Return all the data, word for word.

-- START OF GIVEN DATA --

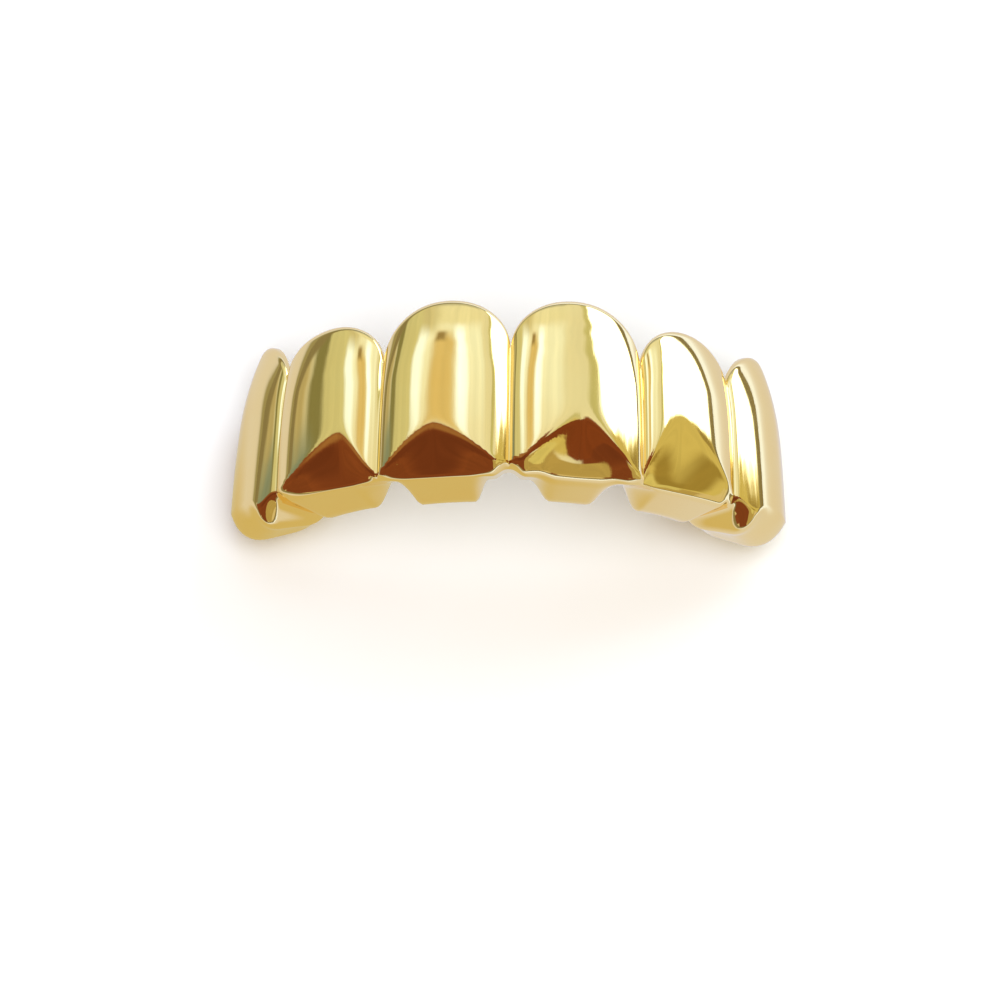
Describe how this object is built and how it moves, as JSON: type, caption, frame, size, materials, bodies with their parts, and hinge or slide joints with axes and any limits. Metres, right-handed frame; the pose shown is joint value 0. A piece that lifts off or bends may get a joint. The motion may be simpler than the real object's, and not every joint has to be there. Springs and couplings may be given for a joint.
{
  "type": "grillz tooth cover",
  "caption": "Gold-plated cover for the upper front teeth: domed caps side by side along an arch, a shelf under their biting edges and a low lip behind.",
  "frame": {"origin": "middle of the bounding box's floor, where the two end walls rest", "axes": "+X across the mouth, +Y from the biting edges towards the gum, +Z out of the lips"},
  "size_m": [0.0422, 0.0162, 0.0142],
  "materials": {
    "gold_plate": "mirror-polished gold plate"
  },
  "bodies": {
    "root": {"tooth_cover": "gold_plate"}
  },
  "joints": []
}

-- END OF GIVEN DATA --

▶ EXPECTED OUTPUT
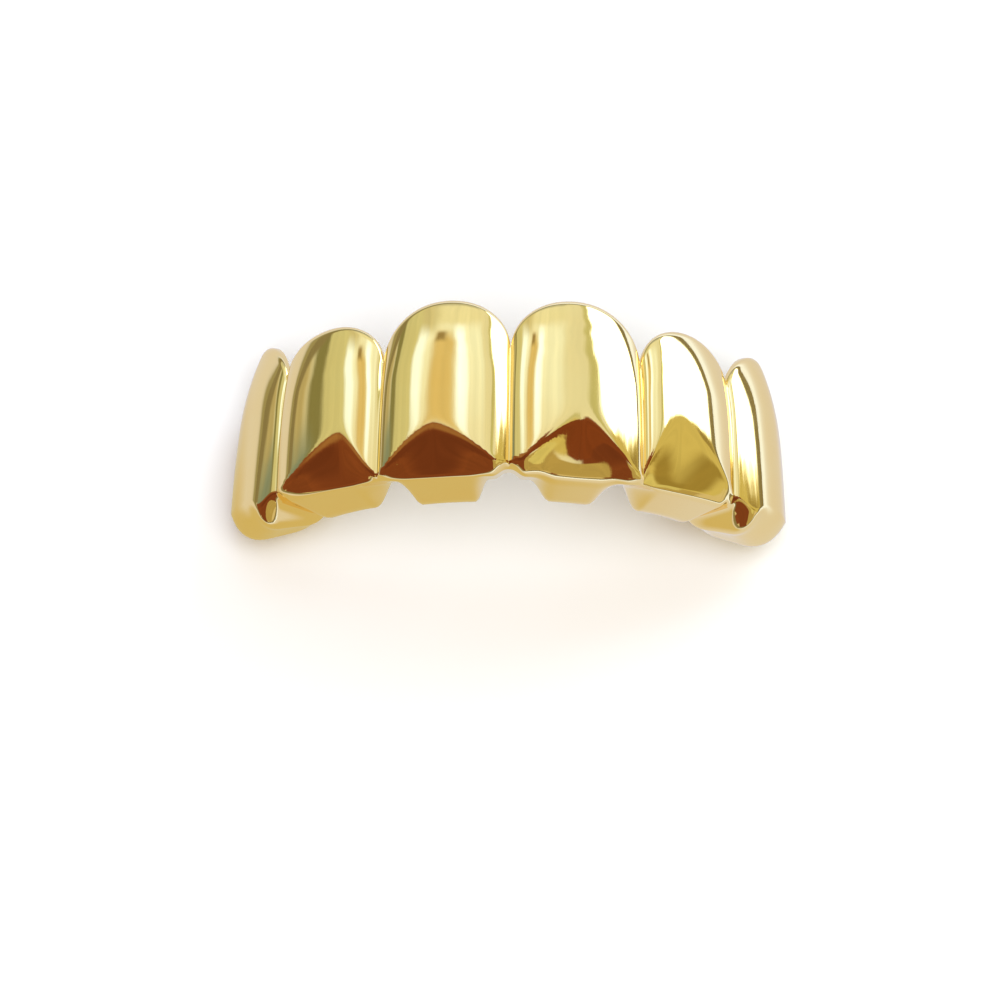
Describe how this object is built and how it moves, as JSON: type, caption, frame, size, materials, bodies with their parts, and hinge or slide joints with axes and any limits. Metres, right-handed frame; the pose shown is joint value 0. A piece that lifts off or bends may get a joint. The motion may be simpler than the real object's, and not every joint has to be there. Springs and couplings may be given for a joint.
{
  "type": "grillz tooth cover",
  "caption": "Gold-plated cover for the upper front teeth: domed caps side by side along an arch, a shelf under their biting edges and a low lip behind.",
  "frame": {"origin": "middle of the bounding box's floor, where the two end walls rest", "axes": "+X across the mouth, +Y from the biting edges towards the gum, +Z out of the lips"},
  "size_m": [0.0422, 0.0162, 0.0142],
  "materials": {
    "gold_plate": "mirror-polished gold plate"
  },
  "bodies": {
    "root": {"tooth_cover": "gold_plate"}
  },
  "joints": []
}